Many teachers across the country are taking charge of their own professional development. This is always good, and, in some areas, there might now be little alternative. If you want an example of rigour and challenge, this is one: teachers willingly giving up their own time to deepen their craft. This strengthens them in their judgements in favour or against the latest initiative, because they are far more familiar with the writing process, and can speak from experience about what may, or may not, be effective.
And of course this strengthens them personally as well as professionally. It's so reassuring to hear people talk about the provenance of their own writing and how their attitudes and values come across in their voices as they read aloud. It reminds you why you came in to teaching.

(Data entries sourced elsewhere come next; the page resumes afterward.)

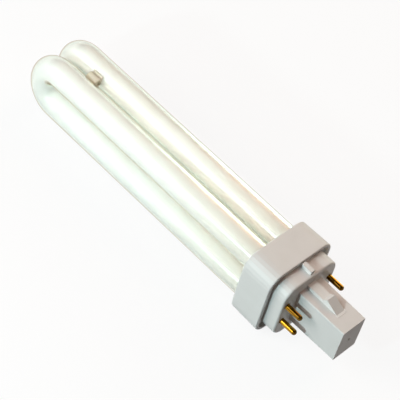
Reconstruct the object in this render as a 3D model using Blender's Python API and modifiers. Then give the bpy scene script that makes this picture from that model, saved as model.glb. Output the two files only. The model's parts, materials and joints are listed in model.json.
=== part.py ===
"""Four pin double-U compact fluorescent lamp, lying as it comes to rest.

The lamp is modelled upright in its own frame. The cap face that meets the lampholder is at
height zero, the glass points up and the key post points down. The two U tubes stand side by
side along X, and the two legs of each U along Y. An empty then lays the whole lamp on its side.
All sizes are in metres.
"""

from math import cos, pi, radians, sin, sqrt

import bmesh
import bpy
import numpy as np
from mathutils import Matrix, Vector

# Clearances and overlaps
SEAT_GAP = 0.0003        # between two pieces that touch
BITE = 0.0004            # how far joined forms run into each other and cutters run past

# Glass tubes
TUBE_DIAMETER = 0.0120
PAIR_GAP = 0.0028        # clear gap between the two U tubes
LEG_GAP = 0.0056         # clear gap between the legs of one U
TUBE_REACH = 0.1138      # straight legs seen above the collar
BEND_RISE = 0.0083       # rise of a bend's centreline above the straight legs
LEG_SEAT = 0.0090        # length of a leg held inside the collar
LEG_DOME = 0.0030        # height of a leg's rounded end
BRIDGE_DIAMETER = 0.0070
BRIDGE_RISE = 0.0055     # bridge axis above the collar
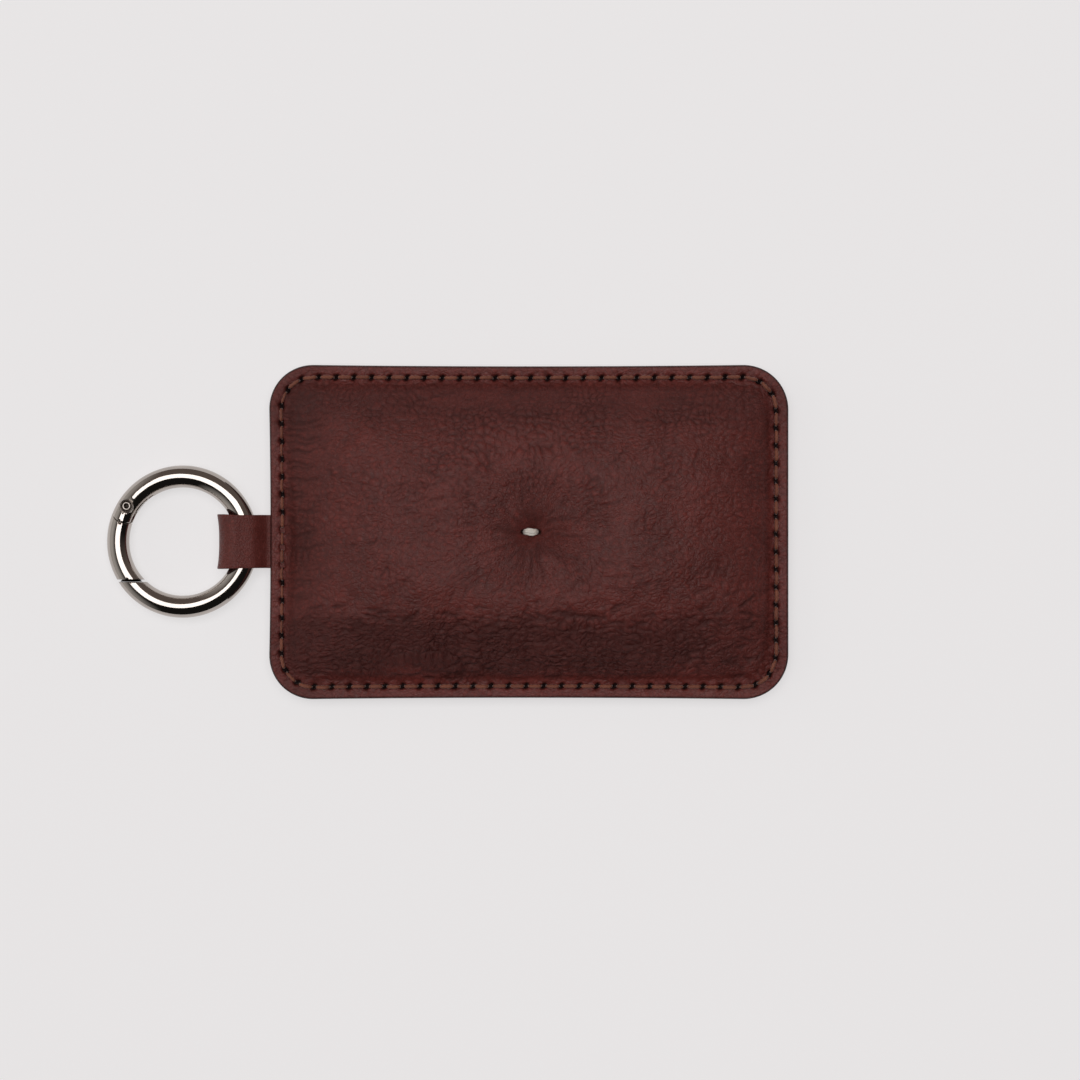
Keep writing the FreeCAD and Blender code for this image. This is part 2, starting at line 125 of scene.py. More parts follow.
def new_piece(name, points_mm, faces):
    """A smooth mesh object from points in millimetres."""
    mesh = bpy.data.meshes.new(name)
    mesh.from_pydata((np.asarray(points_mm, float) * MM).tolist(), [], faces)
    mesh.polygons.foreach_set("use_smooth", [True] * len(mesh.polygons))
    mesh.update()
    return placed(name, mesh)


def give(piece, name, values):
    """Stores one number per vertex for the material to read."""
    attribute = piece.data.attributes.new(name, "FLOAT", "POINT")
    attribute.data.foreach_set("value", np.asarray(values, np.float32).ravel())


def coloured(piece, material):
    piece.data.materials.clear()
    piece.data.materials.append(material)
    return piece


def soft_edges(piece, degrees=35):
    piece.data.polygons.foreach_set("use_smooth", [True] * len(piece.data.polygons))
    piece.data.set_sharp_from_angle(angle=math.radians(degrees))


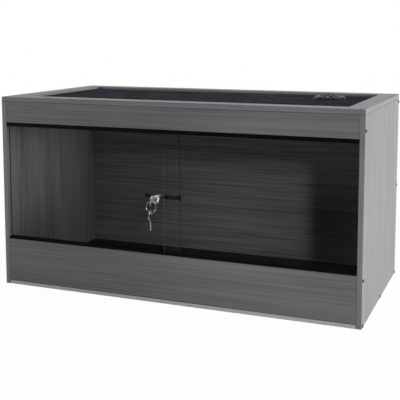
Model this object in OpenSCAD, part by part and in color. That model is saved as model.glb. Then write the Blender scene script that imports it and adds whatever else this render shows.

The implications for the classroom are plentiful:
- take the children outside (a fuller sensory experience);
- challenge them to search for connections with what they have been reading;
- extend their vocabulary;
- stop at particular points and ask them to sharpen their senses, and jot down observations and feelings - for themselves and, maybe, in role ... ;
- return to the classroom and allow some 'free writing' for 5 minutes.
- let the conversations begin: what are the similarities and differences between our observations and expressions? Recall a word, expression or voice in someone else's writing that you liked. Where would you like them to 'tell you more'? What surprised or puzzled you about their writing? What are they happy about with their writing? What do they plan to do with it next?
If the teacher and teaching assistant write alongside the pupils, the learning experience is fuller. There's no need for everyone to share everything; it's important to give all writers some ownership of their work. And that should extend to what you are ready to share - and what might still require more thought: you have the authority, because, after all, you are the author!